Her depression became more pronounced during the year she worked there and she recalls calling her mother to share, and was curtly informed “to tough it out.”

She now knows that it was her depression and feelings of instability that affected her well-being, recalling that overwhelming feelings of sadness and grief dominated thorough both the rough patches – and the good.

Several years later, a satisfying job and a boyfriend she adored — “an amazing human being,” she says, still left her wanting, and feeling tremendously guilty that she just wasn’t happy.

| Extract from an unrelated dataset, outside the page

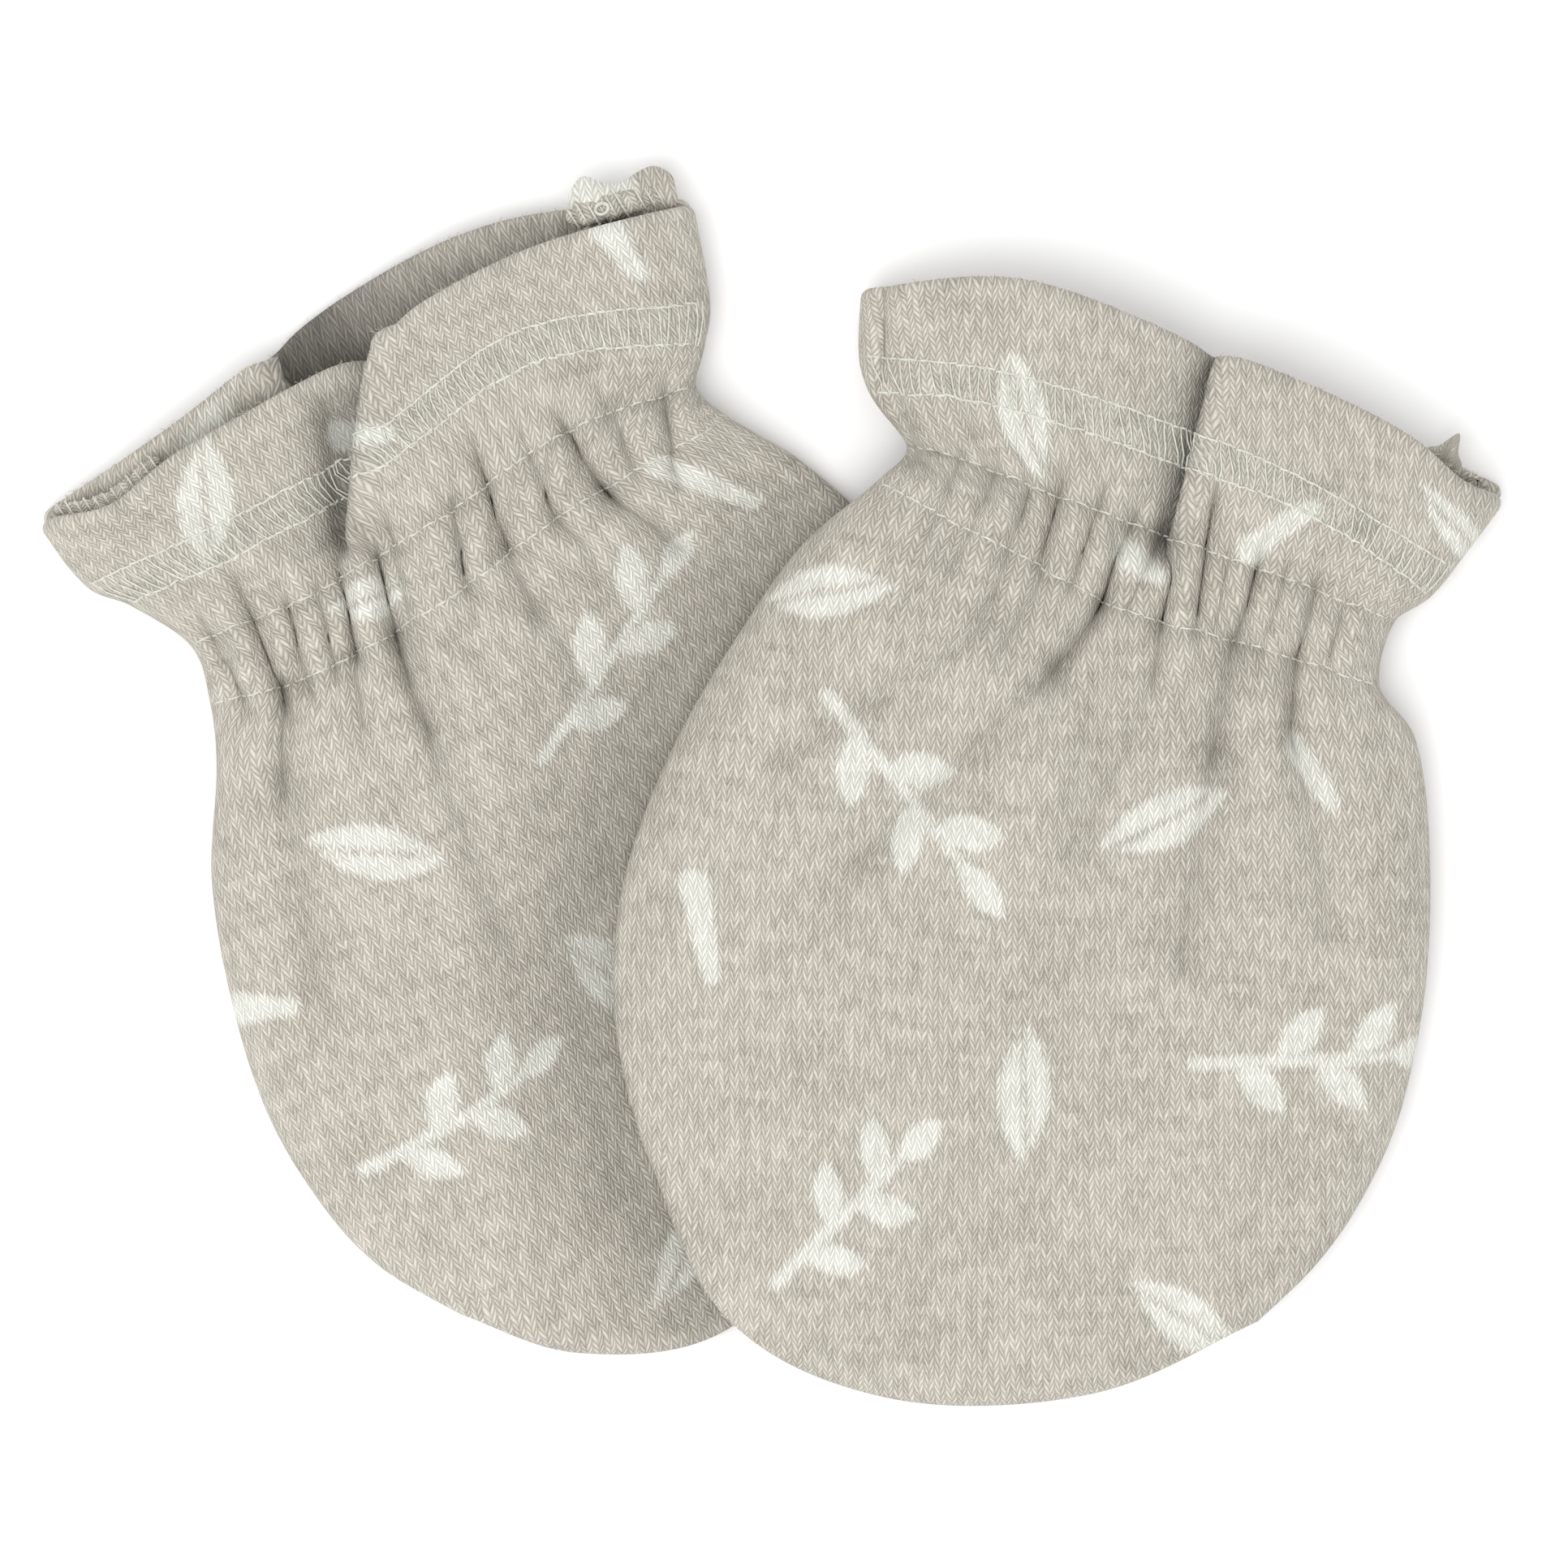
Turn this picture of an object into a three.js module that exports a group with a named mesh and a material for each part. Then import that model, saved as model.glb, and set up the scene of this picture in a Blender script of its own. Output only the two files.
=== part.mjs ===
// A pair of newborn's mittens in cotton interlock knit, laid flat, the right one partly on the left one.
// Each is a front and a back panel sewn round the curve, gathered at the wrist by an elastic casing, with a
// hemmed frill standing open above it. Millimetres, +Z up, and the surface that the pair lies on is at Z 0.
import * as THREE from "three";

// The cloth and its seams.
const CLOTH_WALL = 1.2;
const HEM_WALL = 2;
const SEAM_GAP = 0.3;
const SEAM_HEIGHT = 2.6;
const FLAT_SEAM_HEIGHT = CLOTH_WALL + SEAM_GAP / 2;

// How the panels round over at the side seams and the fingertips, and how much of the rise is that rounding.
const FRONT_ROUNDING = 7;
const BACK_ROUNDING = 5;
const FLAT_ROUNDING = 0.8;
const ROUNDING_SHARE = 0.62;

// The left mitten is pressed flat under the right one, which is lifted by the left one's two walls.
const PRESSED_HEIGHT = 1.5 * CLOTH_WALL + SEAM_GAP;
const LIFT = 2 * CLOTH_WALL + 2.6 * SEAM_GAP;
const CONTACT_MARGIN = 1.6;
const PRESS_REACH = 15;
const LIFT_REACH = 13;

// Cells of the walls: across each panel, and how much closer they stand near the seams.
const FRONT_CELLS_ACROSS = 42;
const BACK_CELLS_ACROSS = 24;
const SEAM_CROWDING = 0.3;

const COLOUR = 0xc7c0b4;

// Sections of a mitten from the mouth to the fingertips, in its own frame: X across, Y towards the mouth.
// down is the way along the cloth, height the front's crown over the surface, and each place is [x, y].
const RIGHT_CUFF = [
  {
    row: "mouth", down: 0, cells: 3, backCells: 2, wall: HEM_WALL, height: 9.4,
    leftSeam: [-33.1, 16.9], leftQuarter: [-19.5, 22.1], middle: [-2.6, 21.6],
    rightQuarter: [13.2, 20.5], rightSeam: [29.6, 17.6],
  },
  {
    row: "upper coverstitch", down: 8.6, cells: 1, backCells: 1, wall: HEM_WALL, height: 9.5,
    leftSeam: [-31.3, 10.9], leftQuarter: [-18.5, 13.3], middle: [-2.2, 13.5],
    rightQuarter: [11.4, 12.4], rightSeam: [27, 9.2],
  },
  {
    row: "lower coverstitch", down: 12, cells: 3, backCells: 1, wall: HEM_WALL, height: 9.6,
    leftSeam: [-29.5, 8.3], leftQuarter: [-17.3, 10.1], middle: [-0.9, 10.1],
    rightQuarter: [11.9, 9.5], rightSeam: [25.8, 6.3],
  },
  {
    row: "upper casing stitch", down: 18.6, cells: 3, backCells: 2, wall: CLOTH_WALL, height: 9.8,
    leftSeam: [-24.9, 4.3], leftQuarter: [-13.5, 4], middle: [-1.3, 3.5],
    rightQuarter: [10.8, 3.2], rightSeam: [23.6, 2.6],
  },
  {
    row: "lower casing stitch", down: 26.4, cells: 3, backCells: 2, wall: CLOTH_WALL, height: 10,
    leftSeam: [-26.6, -0.2], leftQuarter: [-13.4, -2.3], middle: [0.1, -4.3],
    rightQuarter: [12.3, -3.7], rightSeam: [24.2, -3.8],
  },
];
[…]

“I would still have days where I’d have this sick pit in my stomach, where I would be overwhelmingly sad. Even on the good days in my journal,” she says “there were always these random notes like ‘Today was so great! We went out and had a great time! So why am I still so miserable?'”

Her boyfriend, a very sensitive and caring person, was helpless to support her. The depression only got worse, and by 2015, she felt she just had to do something. Increasingly desperate to understand what she was going through and to take control of her spiraling emotions, she turned to SMH.

“I hadn’t wanted to live for about three months,” she recalls. “That was my mental state.”

She was diagnosed with depression, anxiety, and obsessive compulsive disorder. Her therapy consisted of individual talk therapy sessions with a counselor. Though it helped her tremendously, Sarah still felt that she needed additional support, and after careful consideration, saw an SMH psychiatrist.

Though medication is not often the first option, it did work for Sarah. One year later, after exploring a number of medication options, Sarah and Kelly Bliss, her prescriber, finally determined a specific anti-depression medication that worked well for her. It is a topical, powerful and expensive medication that manages her dosage throughout each day. She has been on that medication for approximately a year and has noticed an overwhelming difference in her day to day life.

The Affordable Care Act, which passed into law in 2010, was essential to unlocking her recovery. Without access to the medication to complement her therapy, she believes that her full stability would not have happened. The cost alone for the medication without Medicaid expansion would have been prohibitive.

“The cost of the medication is more than the cost of both of me and my boyfriend’s 90s cars,” she says. “The Kelly Bluebook estimate for both of our cars is less than a monthly supply of (it).”

Access to the medication has certainly pointed her life in a positive direction.

“I feel my life has completely changed,” Sarah now says. “I look at my past journals and sketch books and it’s just odd. It’s like a day and night change. I used to really struggle to eat well, exercise, and complete a single assignment in a typical day-something I’d done a hundred times before. Now, I can study math for an hour, do three assignments, cook dinner, and go for a walk that’s a couple miles long on a daily basis, not just on good days.”

With nearly two years of therapeutic and medication support helping her, Sarah now is blossoming. Though she had previously given up on becoming an astronaut, citing Sally Ride as her inspiration, Sarah has gradually rediscovered a passion for science that she had thought died away long ago in that small town.

This passion for science has fueled an interest in engineering and robotics. She currently takes online courses in Robotics and hopes to learn as much as she can. Sarah, whose love of science is blossoming, frequently sketches out schematics and pre-calculus equations in the notebook she carries around with her everywhere she goes.

“Math, which used to cause me to have panic attacks, is now a fantastic vice for me in that it is not emotional, and a great way to vent my OCD,” she says in reference to escaping from outside stress and anxiety. “For me this is investing in myself. It is me doing something worthwhile.”

*Name changed due to confidentiality.